Students received hands-on training in critical semiconductor manufacturing workflows including wafer cleaning, etching, deposition, lithography, characterization, integration and slicing. As part of the immersive learning experience, they also successfully fabricated a 600-micron MOS (Metal-Oxide-Semiconductor) capacitor, providing them with first-hand exposure to the intricacies of chip fabrication and device engineering.

The initiative forms part of MIT Bengaluru’s broader push for industry-integrated and experiential engineering education in emerging technology areas such as semiconductor manufacturing, VLSI engineering, AI hardware systems, EV chip ecosystems, advanced electronics manufacturing and deep-tech product engineering.

MAHE Bengaluru Pro Vice-Chancellor Professor Madhu Veeraraghavan said: “India’s semiconductor journey cannot be built on policy alone. It must be built on people, deep technology innovations, advanced manufacturing capacity and globally relevant talent ecosystems.

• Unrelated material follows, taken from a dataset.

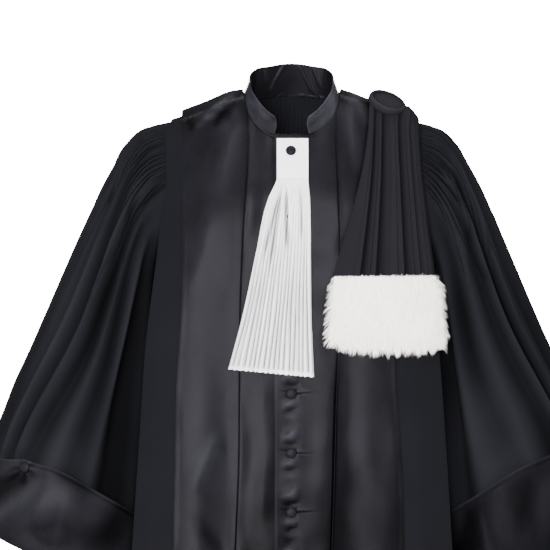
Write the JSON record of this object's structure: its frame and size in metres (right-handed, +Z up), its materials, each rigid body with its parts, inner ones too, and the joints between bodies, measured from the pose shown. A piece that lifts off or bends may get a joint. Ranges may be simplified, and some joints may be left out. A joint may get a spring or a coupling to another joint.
{
  "type": "judicial robe",
  "caption": "Full-length black judicial robe with bell sleeves, stand collar, satin facings, pleated white neckpiece and a fur-ended shoulder sash, hung hollow as worn",
  "frame": {"origin": "on the centre plane, midway between the points where the shoulder seams meet the collar, where the robe hangs on the wearer's shoulders", "axes": "+Z up; the front faces -Y; +X is the wearer's left"},
  "size_m": [1.028, 0.5002, 1.4299],
  "materials": {
    "wool": "matte black wool with a fine plain weave",
    "satin": "black satin with a soft sheen",
    "button_satin": "black satin drawn over a domed button",
    "cotton": "crisp white cotton in narrow pleats",
    "fur": "soft white fur lying downward"
  },
  "bodies": {
    "root": {"back_left": "wool", "back_right": "wool", "button_cuff_left": "button_satin", "button_cuff_right": "button_satin", "button_front_01": "button_satin", "button_front_02": "button_satin", "button_front_03": "button_satin", "button_front_04": "button_satin", "button_front_05": "button_satin", "button_front_06": "button_satin", "button_front_07": "button_satin", "button_front_08": "button_satin", "button_front_09": "button_satin", "button_front_10": "button_satin", "button_front_11": "button_satin", "button_front_12": "button_satin", "button_front_13": "button_satin", "button_front_14": "button_satin", "collar": "satin", "cuff_left": "satin", "cuff_right": "satin", "facing_left": "satin", "facing_right": "satin", "front_centre_over": "satin", "front_centre_under": "satin", "front_left": "wool", "front_right": "wool", "fur_back": "fur", "fur_front": "fur", "rabat_pleats": "cotton", "rabat_tab": "cotton", "sash_back": "wool", "sash_disc": "wool", "sash_front": "wool", "side_left": "wool", "side_right": "wool", "sleeve_left": "wool", "sleeve_right": "wool"}
  },
  "joints": []
}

“Institutions must move beyond traditional learning models and create opportunities that prepare students for emerging technology sectors of national importance.

“Initiatives like this will reflect agency, industry and international collaboration that will determine whether India’s semiconductor aspirations will translate into real engineering talent.”

MIT Bengaluru Director Iven Jose emphasized the institution’s approach towards next-generation engineering education. “Unlike traditional engineering programs that rely primarily on simulation-based learning, MIT Bengaluru emphasizes impact-based teaching, project-oriented learning and industry-integrated pedagogy.

“This initiative reflects MIT-Bengaluru’s commitment to next-generation engineering education by enabling students to experience firsthand semiconductor manufacturing environments, chip processing workflows, and real-world semiconductor ecosystems.”